At the core of the Urgent Appeals Program is the recording of human rights violations at a grass roots level with objectivity, sympathy and competence. Our information is firstly gathered on the ground, close to the victim of the violation, and is then broadcast by a team of advocates, who can apply decades of experience in the field and a working knowledge of the international human rights arena. The flow of information – due to domestic restrictions – often goes from the source and out to the international community via our program, which then builds a pressure for action that steadily makes its way back to the source through his or her own government.   However these cases in bulk create a narrative – and this is most important aspect of our program. As noted by Sri Lankan human rights lawyer and director of the Asian Human Rights Commission, Basil Fernando:

"The urgent appeal introduces narrative as the driving force for social change. This idea was well expressed in the film Amistad, regarding the issue of slavery. The old man in the film, former president and lawyer, states that to resolve this historical problem it is very essential to know the narrative of the people.

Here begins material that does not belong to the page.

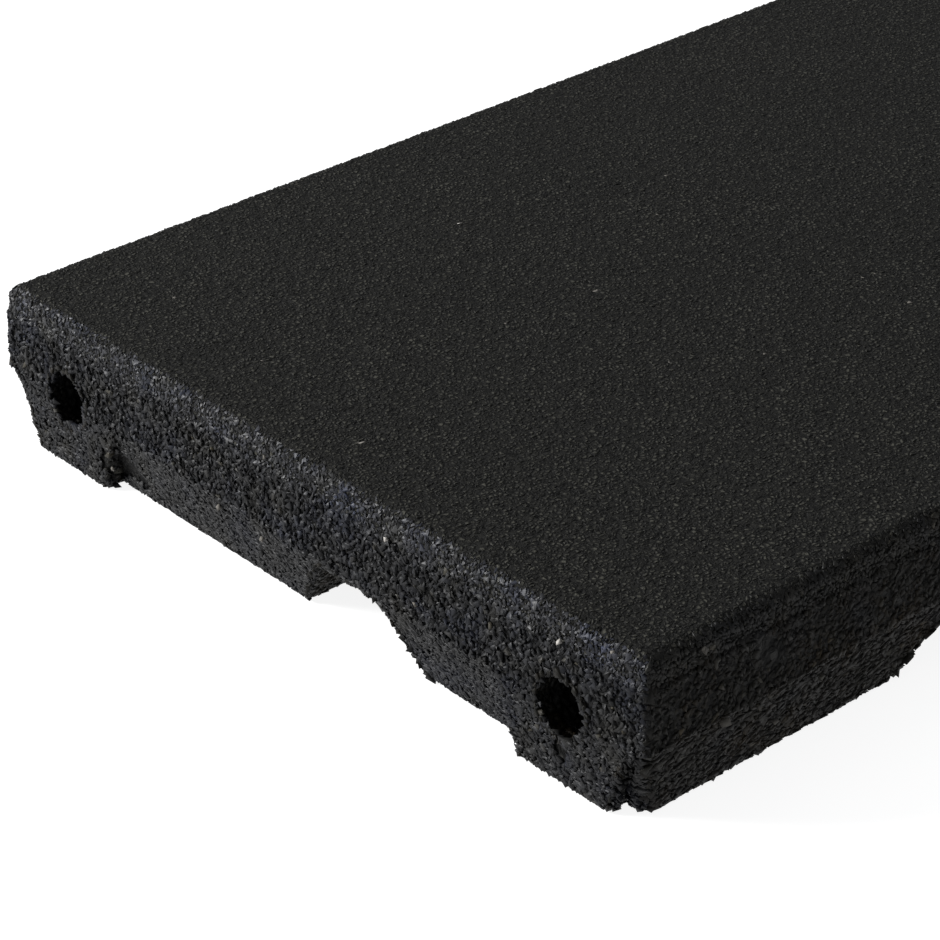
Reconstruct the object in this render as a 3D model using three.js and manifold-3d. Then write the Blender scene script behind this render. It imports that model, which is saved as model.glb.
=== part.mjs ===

It was on this basis that a court case is conducted later. The AHRC establishes the narrative of human rights violations through the urgent appeals. If the narrative is right, the organisation will be doing all right."

Patterns start to emerge as violations are documented across the continent, allowing us to take a more authoritative, systemic response, and to pinpoint the systems within each country that are breaking down. This way we are able to discover and explain why and how violations take place, and how they can most effectively be addressed. On this path, larger audiences have opened up to us and become involved: international NGOs and think tanks, national human rights commissions and United Nations bodies.  The program and its coordinators have become a well-used tool for the international media and for human rights education programs. All this helps pave the way for radical reforms to improve, protect and to promote human rights in the region.